The wobbling domino is dean of students Charles Couture, who says the incident is still under investigation. In deciding upon a course of action, Couture says he considers any sanctions imposed by other groups—like the tribunal—and the fears of other students on campus. But he cannot lawfully reveal the names of the students involved, or any disciplinary action they might receive.

What does such justice do for the next victim of the next hate crime? The University’s decision will be kept secret. The tribunal’s decision frays as many nerves as the spray-painted message it’s meant to rebut. The police could still investigate, but Bachmann recalls the February arson fire that drove Carla Grayson and Adrianne Neff from their South Hills home: the Outfield Alliance has serious criticism of the way that investigation was handled.

“It was a very serious homicide attempt and the police have focused the investigation on the women themselves,” Bachmann says.

Moore continues to vouch for the fraternity members, insisting they’re harmless: “They do candy drives—those are the same guys who you think are the homophobic, racist, misogynist individuals.”

Whomever the six are, they will likely remain faceless, nameless.
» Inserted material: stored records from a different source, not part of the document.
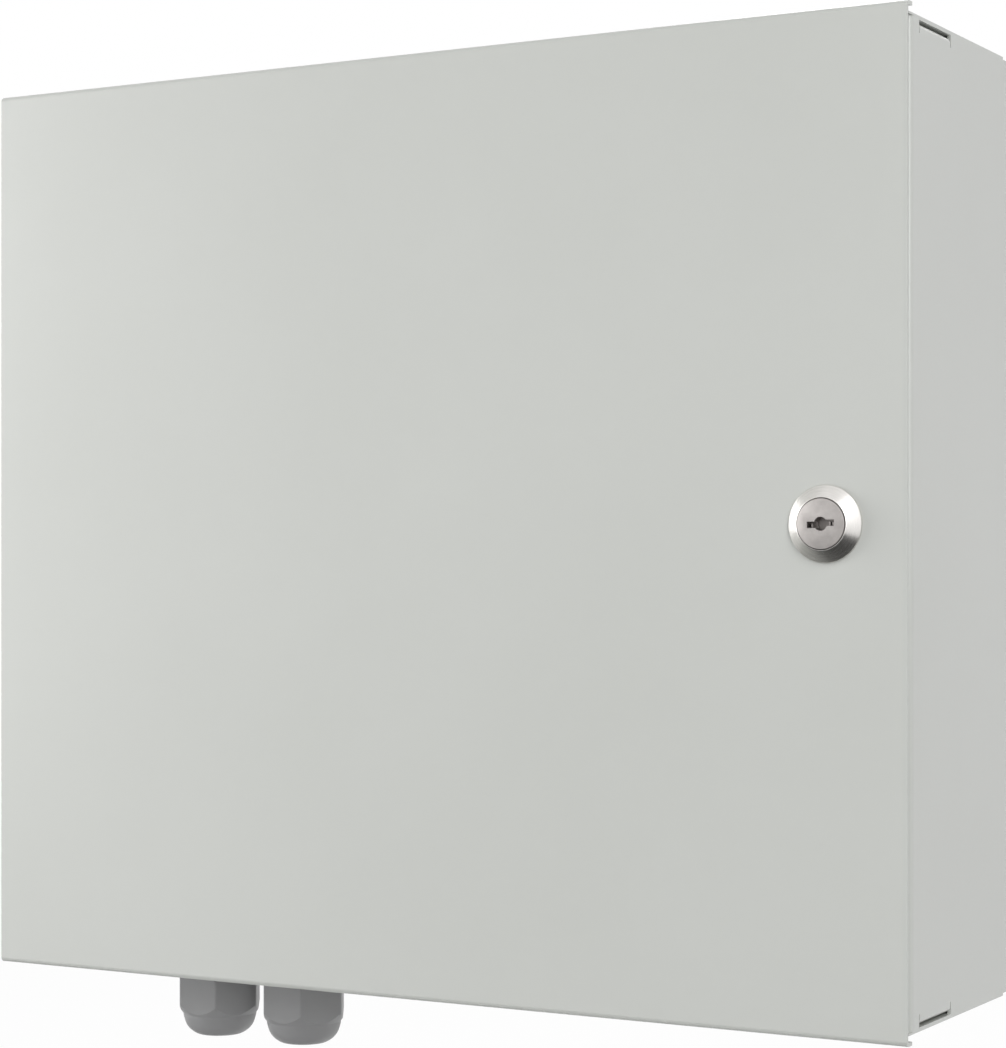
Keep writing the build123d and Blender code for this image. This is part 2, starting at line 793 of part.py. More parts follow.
def patch_adapters():
    """Row of square adapters that stand through the plate, open at both ends."""
    adapters = []
    for index in range(adapter_count):
        x = adapter_x(index)
        half_x = adapter_width / 2
        half_y = adapter_depth / 2
        low_z = adapter_sockets(x, -1)[2]
        high_z = adapter_sockets(x, 1)[2]
        body = block(x - half_x, x + half_x, adapter_y - half_y, adapter_y + half_y, low_z, high_z)
        flange_y = adapter_flange_depth / 2
        body += block(x - half_x, x + half_x, adapter_y - flange_y, adapter_y + flange_y, plate_z, plate_z + adapter_flange_height)
        for end in (1, -1):
            mouth_z = adapter_sockets(x, end)[2]
            body -= block(
                x - socket_width / 2,
                x + socket_width / 2,
                adapter_y - socket_depth / 2,
                adapter_y + socket_depth / 2,
                mouth_z - end * socket_length,
                mouth_z + end,
            )
        adapters += body.solids()
    return Compound(children=adapters)


def dust_caps():
    """Soft cap in each adapter socket."""
    caps = []
    for index in range(adapter_count):
        for end in (1, -1):
            x, y, mouth_z = adapter_sockets(adapter_x(index), end)
            half_x = socket_width / 2 - cap_fit
            half_y = socket_depth / 2 - cap_fit
            stem_z = mouth_z - end * (socket_length - 1)
            cap = block(x - half_x, x + half_x, y - half_y, y + half_y, stem_z, mouth_z)
            half_x += cap_wall
            half_y += cap_wall
            cap += block(x - half_x, x + half_x, y - half_y, y + half_y, mouth_z, mouth_z + end * cap_height)
            caps += cap.solids()
    return Compound(children=caps)


def tie_bracket():
    """Folded bracket over the glands, with slots for cable ties."""
    half = tie_width / 2
    low_z = tie_z - tie_height / 2
    high_z = tie_z + tie_height / 2
    bar_x = half - tie_foot
    bracket = block(gland_centre_x - bar_x, gland_centre_x + bar_x, gland_row_y, gland_row_y + plate_sheet, low_z, high_z)
    for side in (1, -1):
        leg_x = gland_centre_x + side * bar_x
        bracket += block(leg_x - side * plate_sheet, leg_x, gland_row_y, back_wall_y, low_z, high_z)
        foot = block(leg_x - side * plate_sheet, gland_centre_x + side * half, back_wall_y - plate_sheet, back_wall_y, low_z, high_z)
        bracket += foot
    bends = bracket.edges().filter_by(Axis.Z).group_by(Axis.Y)[0]
    bracket = fillet(bends, plate_sheet)
    for index in range(tie_slot_count):
        x = gland_centre_x + (index - (tie_slot_count - 1) / 2) * tie_slot_pitch
        bracket -= block(
            x - tie_slot_width / 2,
            x + tie_slot_width / 2,
            gland_row_y - 1,
            gland_row_y + plate_sheet + 1,
            tie_z - tie_slot_length / 2,
            tie_z + tie_slot_length / 2,
        )
    for x, z in tie_studs:
        hole = stud_diameter + 2 * stud_hole_clearance
        bracket -= level(x, z, back_wall_y - plate_sheet - 1, back_wall_y + 1, hole)
    return bracket


def slack_guides():
    """Open clips on the back wall that keep spare fibre in a loop."""
    low = guide_wall
    outer = RectangleRounded(guide_width, 2 * guide_height, guide_corner)
    above_wall = Pos(0, guide_height / 2) * Rectangle(guide_width, guide_height)
    hollow = Pos(0, guide_height / 2) * Rectangle(guide_width - 2 * low, guide_height - 2 * low)
    mouth = Pos(0, guide_height) * Rectangle(guide_mouth, guide_height)
    clip = extrude((outer & above_wall) - hollow - mouth, guide_length / 2, both=True)
    clips = []
    for x, z in guide_places:
        clips += (Pos(x, back_wall_y, z) * Rot(180, 0, 0) * clip).solids()
    return Compound(children=clips)


def earth_stud():
    """Larger stud for the earth connection, one solid with its nut."""
    stud = level(earth_x, earth_z, back_wall_y - earth_length, back_wall_y, earth_diameter)
    return stud + hex_level(earth_x, earth_z, back_wall_y - earth_nut_height, back_wall_y, earth_nut_flats)


pieces = {
    "housing_body": housing_body(),
    "foam_strips": foam_strips(),
    "door_panel": door_panel(),
    "lock_housing": lock_housing(),
    "lock_plug": lock_plug(),
    "lock_nut": lock_nut(),
    "lock_cam": lock_cam(),
    "cam_screw": cam_screw(),
    "wall_studs": wall_studs(),
    "tray_spacers": tray_spacers(),
    "splice_tray": splice_tray(),
    "splice_holder": splice_holder(),
    "tray_cover": tray_cover(),
    "patch_plate": patch_plate(),
    "patch_adapters": patch_adapters(),
    "dust_caps": dust_caps(),
    "tie_bracket": tie_bracket(),
    "slack_guides": slack_guides(),
    "earth_stud": earth_stud(),
    "hinge_brackets": pair(hinge_bracket),
    "hinge_arms": pair(hinge_arm),
    "gland_bodies": gland_bodies(),
    "gland_inserts": gland_inserts(),
    "gland_dome_nuts": gland_dome_nuts(),
    "gland_lock_nuts": gland_lock_nuts(),
}

os.makedirs("parts", exist_ok=True)
for name, shape in pieces.items():
    export_step(shape, "parts/" + name + ".step")
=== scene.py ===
import json
import math

import bmesh
import bpy
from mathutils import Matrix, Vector


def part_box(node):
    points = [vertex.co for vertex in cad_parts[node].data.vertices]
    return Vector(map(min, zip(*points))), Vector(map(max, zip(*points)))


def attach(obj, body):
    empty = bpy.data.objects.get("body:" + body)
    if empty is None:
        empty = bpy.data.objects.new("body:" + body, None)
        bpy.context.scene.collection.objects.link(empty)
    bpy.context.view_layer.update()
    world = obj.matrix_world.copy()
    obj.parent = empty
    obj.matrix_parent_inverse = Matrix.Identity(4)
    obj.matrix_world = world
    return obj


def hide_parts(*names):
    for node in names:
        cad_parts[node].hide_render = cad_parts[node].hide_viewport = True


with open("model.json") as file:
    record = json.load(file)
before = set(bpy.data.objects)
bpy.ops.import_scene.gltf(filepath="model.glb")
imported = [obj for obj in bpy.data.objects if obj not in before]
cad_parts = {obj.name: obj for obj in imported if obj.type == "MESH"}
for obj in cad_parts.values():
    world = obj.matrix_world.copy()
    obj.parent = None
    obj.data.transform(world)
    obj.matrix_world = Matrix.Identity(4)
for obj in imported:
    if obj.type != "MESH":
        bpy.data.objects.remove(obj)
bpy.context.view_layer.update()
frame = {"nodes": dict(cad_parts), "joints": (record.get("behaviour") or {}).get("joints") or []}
nodes = frame["nodes"]


# Camera: level with the middle of the box, in front of it and to the right,
# with the view shifted up so that the box fills the picture.
camera_place = (0.452, -0.828, -0.0101)
camera_turn = 29.5
camera_lens = 91.9
camera_shift = 0.0324

camera_data = bpy.data.cameras.new("camera")
camera_data.lens = camera_lens
camera_data.shift_y = camera_shift
camera_data.clip_start = 0.01
camera = bpy.data.objects.new("camera", camera_data)
camera.location = camera_place
camera.rotation_euler = (math.radians(90), 0, math.radians(camera_turn))
bpy.context.scene.collection.objects.link(camera)
bpy.context.scene.camera = camera
bpy.context.scene.view_settings.view_transform = "Standard"


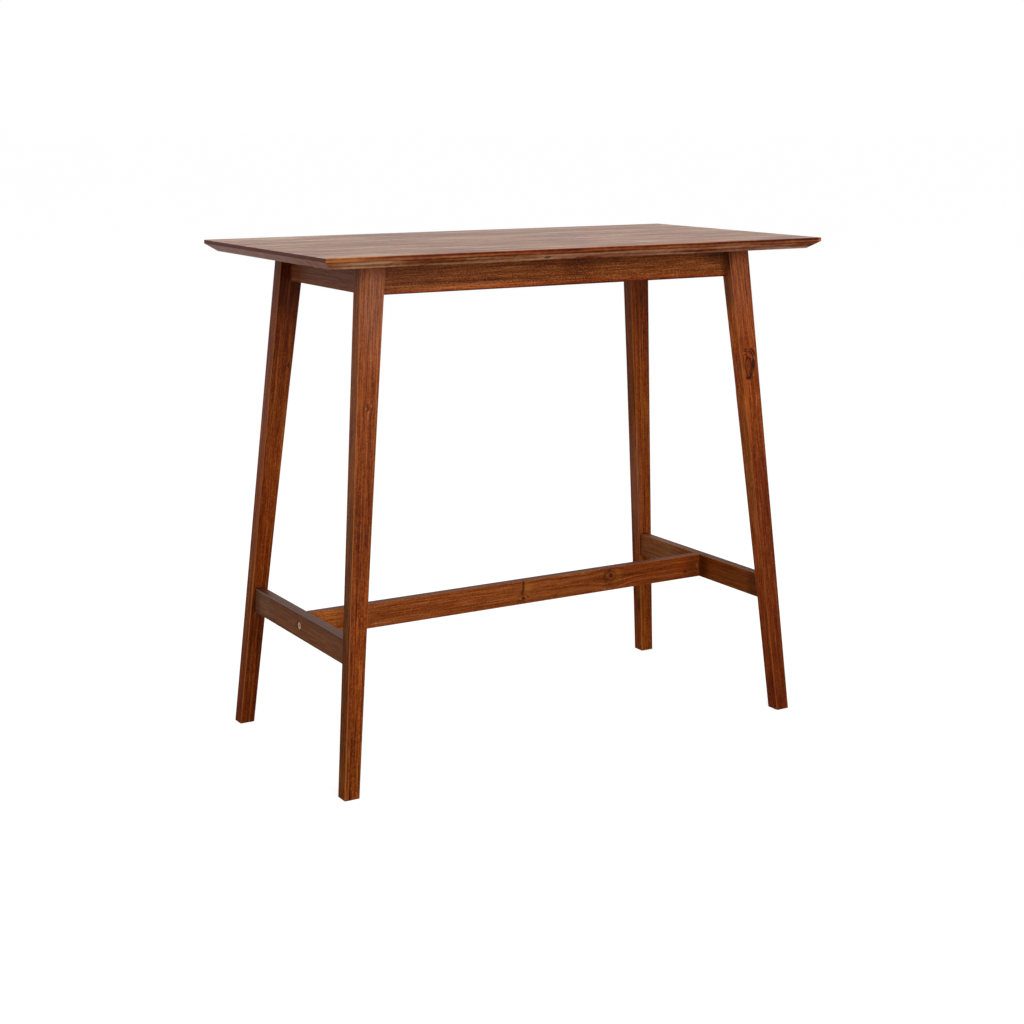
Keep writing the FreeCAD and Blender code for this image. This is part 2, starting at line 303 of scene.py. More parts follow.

The men themselves are out of reach, and their fraternity president, Tyler Chapman, did not return phone calls for comment. Whatever discipline or education may be imposed by UM will not be made public. The privacy of students, after all, is federally protected.

Others in Missoula are not as safely shielded, by either law or by concern for their privacy. Every month, a thrown fist or slur reminds them of their status.

Last February, a Missoula couple and their baby were given an even harsher reminder: they were burned out of their home. Now, a city sign on the building’s door jamb reads “demolition.” The lawn is dry and yellow. No one lives there anymore.